- [TASK DIRECTIONS]: Which lines below hold the word "Identity"? Copy all of them.

**** GIVEN INFORMATION ****

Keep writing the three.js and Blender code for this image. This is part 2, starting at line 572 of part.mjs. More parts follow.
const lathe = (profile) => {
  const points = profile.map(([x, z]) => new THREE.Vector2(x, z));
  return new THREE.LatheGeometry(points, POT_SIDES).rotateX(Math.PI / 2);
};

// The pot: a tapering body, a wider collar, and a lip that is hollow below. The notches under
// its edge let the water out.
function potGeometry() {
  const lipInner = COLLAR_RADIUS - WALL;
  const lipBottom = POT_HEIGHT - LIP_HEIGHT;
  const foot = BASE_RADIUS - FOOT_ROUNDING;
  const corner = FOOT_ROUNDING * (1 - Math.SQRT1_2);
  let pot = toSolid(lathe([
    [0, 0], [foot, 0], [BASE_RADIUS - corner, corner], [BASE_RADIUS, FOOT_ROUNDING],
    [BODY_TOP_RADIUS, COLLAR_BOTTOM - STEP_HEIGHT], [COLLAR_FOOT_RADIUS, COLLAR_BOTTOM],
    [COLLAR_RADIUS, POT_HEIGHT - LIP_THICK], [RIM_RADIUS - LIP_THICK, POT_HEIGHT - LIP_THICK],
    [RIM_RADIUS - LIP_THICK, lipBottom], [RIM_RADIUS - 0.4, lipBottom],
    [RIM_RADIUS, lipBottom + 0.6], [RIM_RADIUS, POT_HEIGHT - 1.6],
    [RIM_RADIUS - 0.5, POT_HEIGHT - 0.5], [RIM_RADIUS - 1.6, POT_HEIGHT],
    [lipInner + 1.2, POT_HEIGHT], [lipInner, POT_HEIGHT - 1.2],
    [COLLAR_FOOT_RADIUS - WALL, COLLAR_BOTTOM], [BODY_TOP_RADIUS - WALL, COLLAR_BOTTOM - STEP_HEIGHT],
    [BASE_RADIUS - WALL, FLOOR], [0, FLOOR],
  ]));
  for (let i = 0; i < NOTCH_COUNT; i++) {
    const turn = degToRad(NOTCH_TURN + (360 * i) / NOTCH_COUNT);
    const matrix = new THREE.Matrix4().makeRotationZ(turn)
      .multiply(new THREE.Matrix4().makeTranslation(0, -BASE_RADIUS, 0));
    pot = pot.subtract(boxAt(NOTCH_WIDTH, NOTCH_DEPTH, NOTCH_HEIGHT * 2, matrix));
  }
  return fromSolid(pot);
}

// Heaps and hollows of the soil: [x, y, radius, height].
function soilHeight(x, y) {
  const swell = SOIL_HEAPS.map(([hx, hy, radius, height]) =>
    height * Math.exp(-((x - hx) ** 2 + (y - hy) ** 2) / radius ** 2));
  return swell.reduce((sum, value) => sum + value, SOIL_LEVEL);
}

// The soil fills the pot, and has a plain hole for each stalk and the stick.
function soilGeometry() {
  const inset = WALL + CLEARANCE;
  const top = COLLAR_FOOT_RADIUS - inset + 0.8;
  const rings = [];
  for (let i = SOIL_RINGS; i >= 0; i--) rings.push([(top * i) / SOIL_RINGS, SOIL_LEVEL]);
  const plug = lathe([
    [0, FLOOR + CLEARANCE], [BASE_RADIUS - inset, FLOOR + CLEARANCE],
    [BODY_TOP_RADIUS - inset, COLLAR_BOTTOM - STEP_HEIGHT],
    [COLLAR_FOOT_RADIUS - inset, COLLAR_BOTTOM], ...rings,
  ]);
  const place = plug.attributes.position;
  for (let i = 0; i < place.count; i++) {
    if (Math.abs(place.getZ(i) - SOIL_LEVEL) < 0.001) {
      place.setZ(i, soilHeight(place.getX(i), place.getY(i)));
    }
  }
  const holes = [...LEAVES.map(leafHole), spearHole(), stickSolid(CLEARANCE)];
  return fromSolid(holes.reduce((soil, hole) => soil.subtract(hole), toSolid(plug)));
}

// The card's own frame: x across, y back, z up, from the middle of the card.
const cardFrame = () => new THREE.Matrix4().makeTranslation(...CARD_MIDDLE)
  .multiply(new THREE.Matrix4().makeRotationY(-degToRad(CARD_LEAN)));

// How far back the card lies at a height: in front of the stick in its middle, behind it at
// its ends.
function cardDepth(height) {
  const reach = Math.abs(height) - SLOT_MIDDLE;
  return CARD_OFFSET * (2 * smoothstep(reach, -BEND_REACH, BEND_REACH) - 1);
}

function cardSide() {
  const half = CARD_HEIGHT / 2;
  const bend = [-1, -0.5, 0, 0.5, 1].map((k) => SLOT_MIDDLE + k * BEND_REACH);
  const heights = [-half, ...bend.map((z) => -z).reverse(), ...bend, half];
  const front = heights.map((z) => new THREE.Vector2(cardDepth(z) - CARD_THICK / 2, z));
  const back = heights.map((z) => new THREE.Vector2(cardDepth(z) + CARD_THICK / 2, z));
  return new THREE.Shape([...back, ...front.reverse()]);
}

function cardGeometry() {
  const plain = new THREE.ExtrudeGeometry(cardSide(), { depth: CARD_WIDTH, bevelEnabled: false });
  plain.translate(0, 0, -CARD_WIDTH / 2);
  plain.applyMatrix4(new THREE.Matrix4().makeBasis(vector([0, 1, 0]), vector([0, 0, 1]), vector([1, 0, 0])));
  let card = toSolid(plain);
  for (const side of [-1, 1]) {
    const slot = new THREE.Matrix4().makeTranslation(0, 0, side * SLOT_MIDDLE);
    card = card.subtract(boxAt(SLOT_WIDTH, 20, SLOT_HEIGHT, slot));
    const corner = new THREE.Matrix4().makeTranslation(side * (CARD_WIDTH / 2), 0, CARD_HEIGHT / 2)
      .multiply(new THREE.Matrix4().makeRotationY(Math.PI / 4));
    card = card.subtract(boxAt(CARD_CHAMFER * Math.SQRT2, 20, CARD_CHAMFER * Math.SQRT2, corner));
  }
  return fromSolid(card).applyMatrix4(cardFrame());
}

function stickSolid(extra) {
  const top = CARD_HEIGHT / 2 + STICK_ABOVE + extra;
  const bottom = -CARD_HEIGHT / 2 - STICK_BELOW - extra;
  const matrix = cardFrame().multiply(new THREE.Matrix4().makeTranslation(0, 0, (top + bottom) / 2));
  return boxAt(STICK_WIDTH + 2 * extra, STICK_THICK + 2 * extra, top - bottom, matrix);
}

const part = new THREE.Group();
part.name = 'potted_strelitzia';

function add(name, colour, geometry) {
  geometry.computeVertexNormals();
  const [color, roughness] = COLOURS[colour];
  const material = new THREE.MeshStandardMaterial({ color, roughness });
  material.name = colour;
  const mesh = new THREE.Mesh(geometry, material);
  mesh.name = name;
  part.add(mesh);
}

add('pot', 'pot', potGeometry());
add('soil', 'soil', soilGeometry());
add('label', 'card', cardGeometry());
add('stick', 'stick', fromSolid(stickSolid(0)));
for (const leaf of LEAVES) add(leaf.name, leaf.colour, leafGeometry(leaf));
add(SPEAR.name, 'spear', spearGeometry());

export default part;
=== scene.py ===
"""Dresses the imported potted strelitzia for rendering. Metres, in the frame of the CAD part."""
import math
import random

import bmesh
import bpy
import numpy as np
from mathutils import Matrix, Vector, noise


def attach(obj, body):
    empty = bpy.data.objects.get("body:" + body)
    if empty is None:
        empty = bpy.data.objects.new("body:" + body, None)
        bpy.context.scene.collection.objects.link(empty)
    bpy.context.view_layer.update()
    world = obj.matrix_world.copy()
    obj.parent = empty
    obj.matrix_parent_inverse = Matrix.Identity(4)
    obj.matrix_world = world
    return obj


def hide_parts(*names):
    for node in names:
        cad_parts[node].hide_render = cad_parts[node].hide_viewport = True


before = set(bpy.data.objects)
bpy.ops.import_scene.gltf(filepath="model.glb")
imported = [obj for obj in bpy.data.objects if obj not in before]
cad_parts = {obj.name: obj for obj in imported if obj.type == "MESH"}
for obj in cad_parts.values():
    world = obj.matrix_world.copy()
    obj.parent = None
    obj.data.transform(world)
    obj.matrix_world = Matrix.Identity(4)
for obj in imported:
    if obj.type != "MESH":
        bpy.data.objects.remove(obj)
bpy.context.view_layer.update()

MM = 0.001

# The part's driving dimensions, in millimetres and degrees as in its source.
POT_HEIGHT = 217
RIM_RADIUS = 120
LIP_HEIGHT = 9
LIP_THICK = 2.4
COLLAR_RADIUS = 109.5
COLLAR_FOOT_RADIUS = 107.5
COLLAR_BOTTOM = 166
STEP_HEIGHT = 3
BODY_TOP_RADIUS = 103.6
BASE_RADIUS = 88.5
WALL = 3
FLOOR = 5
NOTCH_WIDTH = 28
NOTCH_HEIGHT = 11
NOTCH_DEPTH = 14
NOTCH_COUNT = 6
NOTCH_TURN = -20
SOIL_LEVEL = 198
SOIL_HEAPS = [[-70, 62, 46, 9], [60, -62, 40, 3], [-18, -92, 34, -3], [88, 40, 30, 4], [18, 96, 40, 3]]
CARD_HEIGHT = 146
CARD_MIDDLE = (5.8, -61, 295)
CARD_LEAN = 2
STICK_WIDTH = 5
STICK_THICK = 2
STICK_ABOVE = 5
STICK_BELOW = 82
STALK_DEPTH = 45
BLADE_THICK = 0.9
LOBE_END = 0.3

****

- [TASK RESULT]:
    obj.matrix_parent_inverse = Matrix.Identity(4)
    obj.matrix_world = Matrix.Identity(4)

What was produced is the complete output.